Turn left after 50 metres says my friend’s GPS; approach the roundabout with care; turn right after the third tree.
After listening to this for a while I thought out  how it would be fun to use a GPS style set of instructions as a live arts piece, directing member of the audience to make this or that response depending on whether they chose to turn in one direction or another: aleatory art with audience participation.
The late afternoon party started worryingly with cake and coffee: had we got here late and missed the meal we were expecting?
I had the good fortune to sit and talk to a colleague´s partner, an artist who works in and through video installations, among other art forms.
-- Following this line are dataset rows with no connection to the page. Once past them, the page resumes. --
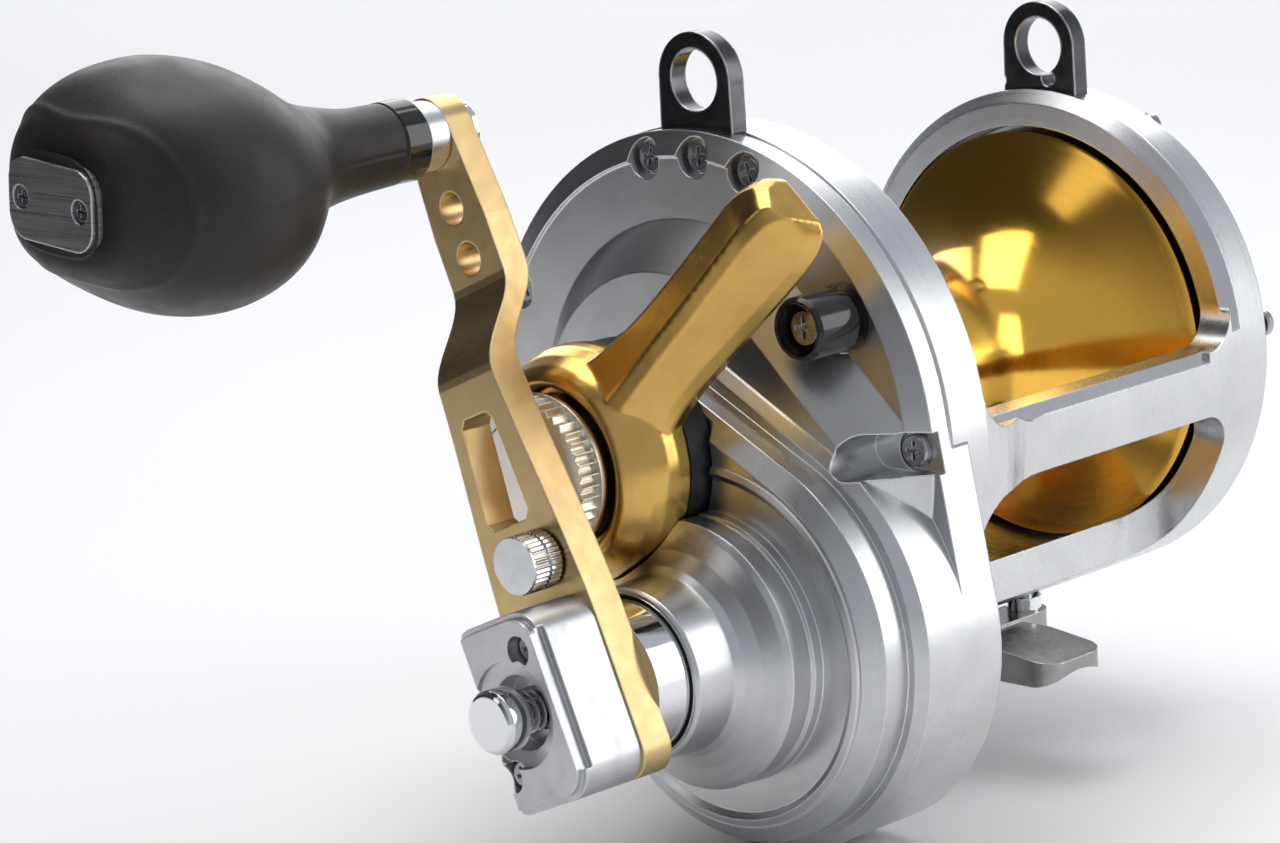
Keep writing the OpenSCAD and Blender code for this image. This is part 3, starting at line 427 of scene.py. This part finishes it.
def loft(rings, name):
    """Skins closed rings of equal length and caps both ends."""
    model = bmesh.new()
    rows = [[model.verts.new(p) for p in ring] for ring in rings]
    count = len(rings[0])
    for a, b in zip(rows, rows[1:]):
        for i in range(count):
            j = (i + 1) % count
            model.faces.new((a[i], a[j], b[j], b[i]))
    model.faces.new(list(reversed(rows[0])))
    model.faces.new(rows[-1])
    bmesh.ops.recalc_face_normals(model, faces=model.faces)
    mesh = bpy.data.meshes.new(name)
    model.to_mesh(mesh)
    model.free()
    return mesh


def revolve(profile, axis, name, count=160):
    """A closed (radius, x) outline turned about the X-parallel axis."""
    rings = []
    for i in range(count):
        a = 2 * math.pi * i / count
        rings.append([Vector((x, axis.y + r * math.cos(a), axis.z + r * math.sin(a))) for r, x in profile])
    model = bmesh.new()
    rows = [[model.verts.new(p) for p in ring] for ring in rings]
    for i in range(count):
        a, b = rows[i], rows[(i + 1) % count]
        for k in range(len(profile)):
            n = (k + 1) % len(profile)
            model.faces.new((a[k], a[n], b[n], b[k]))
    bmesh.ops.recalc_face_normals(model, faces=model.faces)
    mesh = bpy.data.meshes.new(name)
    model.to_mesh(mesh)
    model.free()
    return mesh


def catmull(values, t):
    """Smooth interpolation through a list, t from 0 to len - 1."""
    k = min(int(t), len(values) - 2)
    f = t - k
    at = [values[max(0, min(len(values) - 1, k + i))] for i in (-1, 0, 1, 2)]
    return 0.5 * (
        2 * at[1] + (at[2] - at[0]) * f + (2 * at[0] - 5 * at[1] + 4 * at[2] - at[3]) * f * f
        + (3 * at[1] - at[0] - 3 * at[2] + at[3]) * f ** 3
    )


# ---------------------------------------------------------------- grip


GRIP_TILT = math.radians(-5.2)
# In millimetres from the grip's neck: the seam's middle and swing, the start of the squared end,
# and the end of the parting line
SEAM_MIDDLE = 50.4
SEAM_SWING = 2.9
SQUARE_FROM = 40
PARTING_END = 47


def grip_profile():
    """Sections of the CAD grip from its own mesh: x, half width, height above and depth below the axle."""
    axle = centre("knob_ring")
    turn = Matrix.Rotation(-GRIP_TILT, 3, "X")
    rows = {}
    for vertex in NODES["grip_knob"].data.vertices:
        local = turn @ Vector((0, vertex.co.y - axle.y, vertex.co.z - axle.z))
        if local.length > 5.2 * MM:
            rows.setdefault(round(vertex.co.x, 4), []).append(local)
    profile = []
    for x in sorted(rows):
        wide = max(abs(p.y) for p in rows[x])
        if len(rows[x]) >= 20 and wide > 5.5 * MM:
            profile.append((x, wide, max(p.z for p in rows[x]), -min(p.z for p in rows[x])))
    return axle, profile


def grip_mesh():
    """Egg-shaped grip that squares off towards its end plate, with its raised seam and parting line."""
    axle, profile = grip_profile()
    turn = Matrix.Rotation(GRIP_TILT, 3, "X")
    start, end = profile[0][0], profile[-1][0]
    columns = list(zip(*profile))
    steps, around = 150, 160
    rings = []
    for k in range(steps + 1):
        t = k / steps * (len(profile) - 1)
        x, wide, up, down = (catmull(column, t) for column in columns)
        s = (x - start) / MM
        square = 2 + 1.1 * max(0.0, min(1.0, (s - SQUARE_FROM) / 16)) ** 1.5
        ring = []
        for i in range(around):
            a = 2 * math.pi * i / around
            c, d = math.cos(a), math.sin(a)
            grow = (abs(c) ** square + abs(d) ** square) ** (-1 / square)
            seam = SEAM_MIDDLE - SEAM_SWING * math.cos(2 * a)
            raised = 0.28 * MM * math.exp(-((s - seam) / 0.55) ** 2)
            from_side = a if a < math.pi else a - 2 * math.pi
            parting = 0.1 * MM * math.exp(-(from_side / 0.035) ** 2) if s < PARTING_END else 0
            reach = 1 + (raised - parting) / max(wide, 1e-4)
            local = turn @ Vector((0, wide * c * grow * reach, (up if d > 0 else down) * d * grow * reach))
            ring.append(Vector((x, axle.y + local.y, axle.z + local.z)))
        rings.append(ring)
    middle = Vector((end, axle.y, axle.z))
    rings.append([middle + (p - middle) * 0.94 for p in rings[-1]])
    return loft(rings, "grip_skin")


# ---------------------------------------------------------------- drag lever


LEVER_LEAN = math.radians(42)
# Radii in millimetres of the hub's bores round the cam and the preset knob,
# and of the hollow round the cover's neck
CAM_BORE = 6.7
KNOB_BORE = 11.9
NECK_BORE = 16.3
CUTTER_CORE = 0.2 * MM


def lever_section(s, back, ridge, front, rear, top, mid, low):
    """Eight (p, h) corners at distance s along the lever, in mm: p towards the rod tip, h above the foot."""
    return s, [
        (back + 0.6, low), (back, rear - 2.6), (back + 1.0, rear), (ridge - 0.5, top),
        (ridge + 1.9, top - 0.7), (front - 0.9, mid), (front, mid - 2.2), (front - 0.9, low),
    ]


def lever_sections():
    """The lever from hub to tip: it narrows past the hub, drops towards the cover and swells again."""
    return [
        lever_section(5, -9.4, 1.2, 9.6, 8.6, 10.6, 7.2, 0.2),
        lever_section(12, -8.2, 1.0, 8.8, 8.0, 10.2, 6.2, 0.1),
        lever_section(18, -7.0, 0.6, 7.0, 6.8, 8.9, 4.4, -1.6),
        lever_section(24, -6.6, 0.2, 6.4, 5.0, 7.4, 2.2, -4.0),
        lever_section(32, -6.7, 0.0, 6.5, 3.0, 5.7, -0.2, -5.4),
        lever_section(41, -7.0, -0.3, 7.0, 1.2, 4.2, -1.8, -6.4),
        lever_section(46.6, -6.9, -0.4, 7.0, 0.4, 3.3, -2.6, -6.5),
        lever_section(50, -5.8, -0.2, 6.0, -0.4, 2.2, -3.2, -6.2),
        lever_section(51.5, -4.2, 0.4, 4.4, -1.2, 0.9, -3.6, -5.6),
    ]


def cutter(radius, start, end, name):
    """Plug about the spool axis with a hair-thin core left open; the radius is in millimetres."""
    outline = [(CUTTER_CORE, start), (radius * MM, start), (radius * MM, end), (CUTTER_CORE, end)]
    return revolve(outline, SPOOL_AXIS, name)


def drag_lever_mesh():
    """Hub and sculpted arm, fused and softened as one forging."""
    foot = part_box("lever_liner")[1].x
    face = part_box("drag_lever")[1].x
    lean = Matrix.Rotation(-LEVER_LEAN, 3, "X")
    sections = lever_sections()
    rings = []
    for step in range(8 * (len(sections) - 1) + 1):
        t = step / 8
        s = catmull([row[0] for row in sections], t)
        ring = []
        for corner in range(8):
            p = catmull([row[1][corner][0] for row in sections], t)
            h = catmull([row[1][corner][1] for row in sections], t)
            local = lean @ Vector((0, p * MM, s * MM))
            ring.append(Vector((foot + h * MM, SPOOL_AXIS.y + local.y, SPOOL_AXIS.z + local.z)))
        rings.append(ring)
    arm = loft(rings, "lever_arm")
    height = (face - foot) / MM
    hub_profile = [(CAM_BORE, 0), (15.9, 0), (16.6, 0.7), (16.9, 3.0), (16.7, 5.2), (15.9, 7.6), (14.7, 9.6),
                   (13.6, height - 0.4), (12.7, height), (KNOB_BORE, height - 0.5), (KNOB_BORE, 6),
                   (CAM_BORE, 6)]
    hub = revolve([(r * MM, foot + x * MM) for r, x in hub_profile], SPOOL_AXIS, "lever_hub")
    # known fault: some material stays in the bore round the spool shaft after these cuts
    bore = cutter(KNOB_BORE, foot + 6.2 * MM, face + 3 * MM, "bore_tool")
    neck = cutter(NECK_BORE, foot - 12 * MM, foot, "neck_tool")
    cam_bore = cutter(CAM_BORE, foot - 2 * MM, face, "cam_tool")
    return carve(arm, [hub], [bore, neck, cam_bore], voxel=0.28 * MM, smoothing=3)


def carve(base, added, removed, voxel, smoothing):
    """Joins and cuts meshes, then remeshes the result finely and relaxes its edges."""
    body = bpy.data.objects.new("carving", base)
    bpy.context.scene.collection.objects.link(body)
    helpers = []
    for operation, meshes in (("UNION", added), ("DIFFERENCE", removed)):
        for mesh in meshes:
            helper = bpy.data.objects.new("carving_tool", mesh)
            bpy.context.scene.collection.objects.link(helper)
            helpers.append(helper)
            cut = body.modifiers.new("cut", "BOOLEAN")
            cut.operation = operation
            cut.object = helper
            cut.solver = "EXACT"
    remesh = body.modifiers.new("remesh", "REMESH")
    remesh.mode = "VOXEL"
    remesh.voxel_size = voxel
    remesh.use_smooth_shade = True
    smooth = body.modifiers.new("relax", "SMOOTH")
    smooth.factor = 0.5
    smooth.iterations = smoothing
    bpy.context.view_layer.update()
    evaluated = body.evaluated_get(bpy.context.evaluated_depsgraph_get())
    mesh = bpy.data.meshes.new_from_object(evaluated)
    for helper in helpers + [body]:
        bpy.data.objects.remove(helper)
    return mesh


# ---------------------------------------------------------------- spool


SPOOL_WAIST = 12.6


def spool_mesh():
    """The spool turned as one smooth flare between its rims, with the CAD solid's seats and pockets."""
    low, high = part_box("spool")
    x_mid, out = (low.x + high.x) / 2 / MM, (high.x - low.x) / 2 / MM
    rim, waist = (high.z - low.z) / 2 / MM, SPOOL_WAIST
    half, steps = out - 2.6, 48
    flare = [(waist + 0.4 + (rim - 1.6 - waist) * (k / steps) ** 2.6, 7 + (half - 8.6) * k / steps)
             for k in range(steps + 1)]
    profile = [(rim - 0.4, -out), (rim, 0.4 - out), (rim, 0.9 - half), (rim - 0.5, 1.3 - half)]
    profile += [(r, -x) for r, x in reversed(flare)] + flare
    profile += [(rim - 0.5, half - 1.3), (rim, half - 0.9), (rim, out - 0.4), (rim - 0.4, out),
                (28, out), (28, out - 3.4), (11, out - 3.4), (11, out - 6.4), (6.5, out - 6.4),
                (6.5, out - 9.4), (3, out - 9.4), (3, 8.4 - out), (6.5, 8.4 - out), (6.5, 5 - out),
                (12, 5 - out), (21, 3.5 - out), (27, 1 - out), (27, -out)]
    return revolve([(r * MM, (x_mid + x) * MM) for r, x in profile], SPOOL_AXIS, "spool_turning", count=240)


# ---------------------------------------------------------------- assembly


def paint_nodes(materials):
    """Gives each CAD node the material of its slot, with a few pieces picked out."""
    lug_metal = black_chrome()
    special = {"side_cover": cover_silver(), "left_lug": lug_metal, "right_lug": lug_metal}
    for name, node in NODES.items():
        slot = node.data.materials[0].name.split(".")[0]
        node.data.materials[0] = special.get(name) or materials[slot]


def soft_pieces(materials):
    """Pieces whose finished form is smoother than the CAD solid that stands for it."""
    new_object("grip_skin", grip_mesh(), "grip", "grip_rubber", materials["grip_rubber"], "grip_knob")
    gold = materials["bright_gold"]
    spool = new_object("spool_turning", spool_mesh(), "spool", "bright_gold", gold, "spool")
    spool.data.set_sharp_from_angle(angle=math.radians(24))
    new_object("drag_lever_forging", drag_lever_mesh(), "drag_lever", "satin_gold", materials["satin_gold"],
               "drag_lever")


# ---------------------------------------------------------------- camera, light and floor


def look(direction, up):
    """Rotation whose -Z axis is the viewing direction."""
    back = -Vector(direction).normalized()
    side = Vector(up).cross(back).normalized()
    return Matrix((side, back.cross(side), back)).transposed()


def add_camera():
    """Long lens from the handle side, slightly above, as in the photograph."""
    data = bpy.data.cameras.new("camera")
    data.lens = 119.5
    data.sensor_width = 36
    data.clip_start = 0.02
    camera = bpy.data.objects.new("camera", data)
    facing = look((-0.6876, -0.6925, -0.2183), (-0.1965, -0.112, 0.9741))
    camera.matrix_world = Matrix.Translation((0.46958, 0.41620, 0.17642)) @ facing.to_4x4()
    bpy.context.scene.collection.objects.link(camera)
    bpy.context.scene.camera = camera
    return camera


def softbox(name, camera, right, up, back, size, radiance):
    """Rectangular light at a place given in the camera's directions from the reel, aimed at the reel."""
    side, lift, away = (Vector(column) for column in camera.matrix_world.to_3x3().transposed())
    place = MIDDLE + side * right + lift * up + away * back
    data = bpy.data.lights.new(name, "AREA")
    data.shape = "RECTANGLE"
    data.size, data.size_y = size
    data.energy = radiance * math.pi * size[0] * size[1]
    light = bpy.data.objects.new(name, data)
    light.matrix_world = Matrix.Translation(place) @ look(MIDDLE - place, (0, 0, 1)).to_4x4()
    light.visible_camera = False
    bpy.context.scene.collection.objects.link(light)
    return light


def panel(name, corners, material):
    """A flat stage piece."""
    mesh = bpy.data.meshes.new(name)
    mesh.from_pydata([tuple(c) for c in corners], [], [tuple(range(len(corners)))])
    mesh.materials.append(material)
    piece = bpy.data.objects.new(name, mesh)
    bpy.context.scene.collection.objects.link(piece)
    return piece


def studio_world():
    """A room that looks plain and pale to the camera, with a dim side that metal can mirror."""
    world = bpy.data.worlds.new("studio")
    bpy.context.scene.world = world
    world.use_nodes = True
    tree = world.node_tree

    def add(kind, inputs, **settings):
        node = tree.nodes.new(kind)
        for name, value in settings.items():
            setattr(node, name, value)
        for socket, value in inputs.items():
            if isinstance(value, bpy.types.NodeSocket):
                tree.links.new(value, node.inputs[socket])
            else:
                node.inputs[socket].default_value = value
        return node

    direction = add("ShaderNodeTexCoord", {}).outputs["Generated"]
    toward_dim = add("ShaderNodeVectorMath", {0: direction, 1: (0.62, -0.72, 0.3)}, operation="DOT_PRODUCT")
    dim = add("ShaderNodeMapRange", {"Value": toward_dim.outputs["Value"], "From Min": 0.1, "From Max": 0.85})
    dim.interpolation_type = "SMOOTHSTEP"
    room = add("ShaderNodeMix", {0: dim.outputs["Result"]}, data_type="RGBA")
    room.inputs[6].default_value = (0.46, 0.48, 0.52, 1)
    room.inputs[7].default_value = (0.045, 0.045, 0.05, 1)
    seen = add("ShaderNodeLightPath", {}).outputs["Is Camera Ray"]
    shown = add("ShaderNodeMix", {0: seen, 6: room.outputs[2]}, data_type="RGBA")
    shown.inputs[7].default_value = (0.96, 0.96, 0.965, 1)
    tree.links.new(shown.outputs[2], tree.nodes["Background"].inputs["Color"])


def add_stage(camera):
    """Pale floor under the reel, a pale room round it and soft studio light."""
    low = size_before[0].z - 0.2 * MM
    # the floor stops short on the handle side, so that the arm's outer face mirrors the dim room
    left, right, front, back = -3.0, 0.32, 3.0, -3.0
    panel("floor", [(left, back, low), (right, back, low), (right, front, low), (left, front, low)],
          stage_white())
    studio_world()
    softbox("key_overhead", camera, -0.05, 0.8, 0.0, (0.75, 0.6), 3.0)
    softbox("strip_right", camera, 0.8, 0.2, 0.1, (0.3, 0.8), 2.6)
    softbox("fill_left", camera, -0.75, 0.35, 0.45, (0.25, 0.7), 1.0)
    softbox("floor_wash", camera, 0.1, 1.1, -1.3, (1.6, 1.2), 2.0)
    bpy.context.scene.view_settings.view_transform = "Standard"


def main():
    materials = finishes()
    paint_nodes(materials)
    soft_pieces(materials)
    camera = add_camera()
    add_stage(camera)


main()
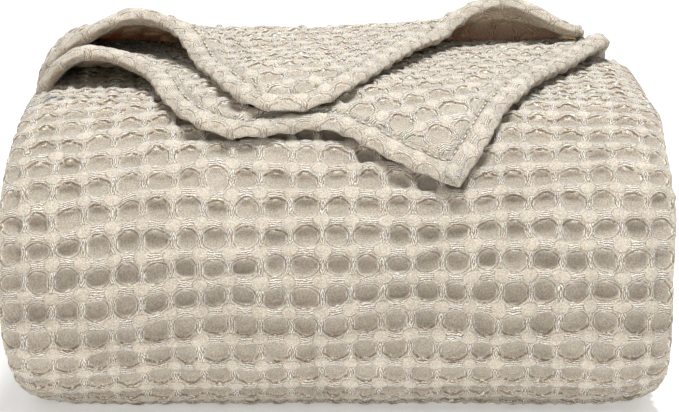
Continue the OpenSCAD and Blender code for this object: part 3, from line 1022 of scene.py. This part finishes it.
def make_camera():
    """A long lens in front of the throw, looking a little down on it."""
    data = bpy.data.cameras.new("camera")
    data.sensor_width = 36.0
    data.lens = LENS
    camera = bpy.data.objects.new("camera", data)
    bpy.context.scene.collection.objects.link(camera)
    tilt = math.radians(CAMERA_ELEVATION)
    ahead = np.array([0, math.cos(tilt), -math.sin(tilt)])
    upward = np.array([0, math.sin(tilt), math.cos(tilt)])
    target = np.array([0, NOSE_Y, LOOK_HEIGHT]) + RAISE * upward
    camera.location = ((target - CAMERA_DISTANCE * ahead) * METRES_PER_MM).tolist()
    aim(camera, ahead)
    bpy.context.scene.camera = camera


LIGHT_TARGET = (0, 0, 0.08)   # metres, the middle of the bundle
LOOP_TARGET = (-0.10, 0.04, 0.16)
LOOP_WARMTH = (1.0, 0.84, 0.64)
FLOOR_REACH = 4.0             # metres
FLOOR_GLOW = 0.32
WORLD_LIGHT = 0.45


def area_light(name, place, size, power, colour=(1, 1, 1), target=LIGHT_TARGET):
    """A round soft light. The place and size are in metres, the power in watts."""
    data = bpy.data.lights.new(name, "AREA")
    data.shape = "DISK"
    data.size = size
    data.energy = power
    data.color = colour
    light = bpy.data.objects.new(name, data)
    bpy.context.scene.collection.objects.link(light)
    light.location = place
    aim(light, np.array(target) - np.array(place))


def make_stage():
    """A white floor and an even white surrounding."""
    floor = bpy.data.meshes.new("floor")
    corners = [(x * FLOOR_REACH, y * FLOOR_REACH, 0) for x, y in ((-1, -1), (1, -1), (1, 1), (-1, 1))]
    floor.from_pydata(corners, [], [(0, 1, 2, 3)])
    w = Wiring("floor_white")
    w.feed(w.shader.inputs["Base Color"], (0.95, 0.95, 0.95, 1))
    w.feed(w.shader.inputs["Roughness"], 0.9)
    w.feed(w.shader.inputs["Emission Color"], (1, 1, 1, 1))
    w.feed(w.shader.inputs["Emission Strength"], FLOOR_GLOW)
    floor.materials.append(w.material)
    plane = bpy.data.objects.new("floor", floor)
    bpy.context.scene.collection.objects.link(plane)
    world = bpy.data.worlds.new("studio")
    world.use_nodes = True
    background = world.node_tree.nodes["Background"]
    background.inputs["Color"].default_value = (1, 1, 1, 1)
    background.inputs["Strength"].default_value = WORLD_LIGHT
    bpy.context.scene.world = world
    bpy.context.scene.view_settings.view_transform = "Standard"


make_bundle()
make_inner_hems()
make_flaps()
make_camera()
make_stage()
area_light("overhead", (0.12, -0.25, 1.5), 0.5, 31.0)
area_light("front_fill", (0.0, -2.2, 0.40), 0.8, 0.9)
area_light("loop_fill", (-0.30, -1.3, 0.23), 0.35, 2.8, LOOP_WARMTH, LOOP_TARGET)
We talked about the issues arising from working in new media: the difficulty in of building up a body of work, the momentary nature of the art form and the matters of property, ownership and copyright of works which are by nature collaborative products and about the importance of the audience interacting with the artist.
Thankfully it turned out the Dutch way is to feed you with coffee and cake as a welcoming act and to follow this shortly with a full scale meal. On this occasion it was delicious and plentiful so we were in no hurry to go and in the mood to carry on talking.
 My colleague joined us and I half jokingly put into words the idea I had in the car of GPS-ing an audience into participation. She said that was exactly the kind of thing that would fit into the school’s forthcoming Tedx event.

Ted who? I asked. No not really, of course I know of Ted Talks and have admired and enjoyed Ken Robinson’s entertaining musings, among others. So I said fine, count me in.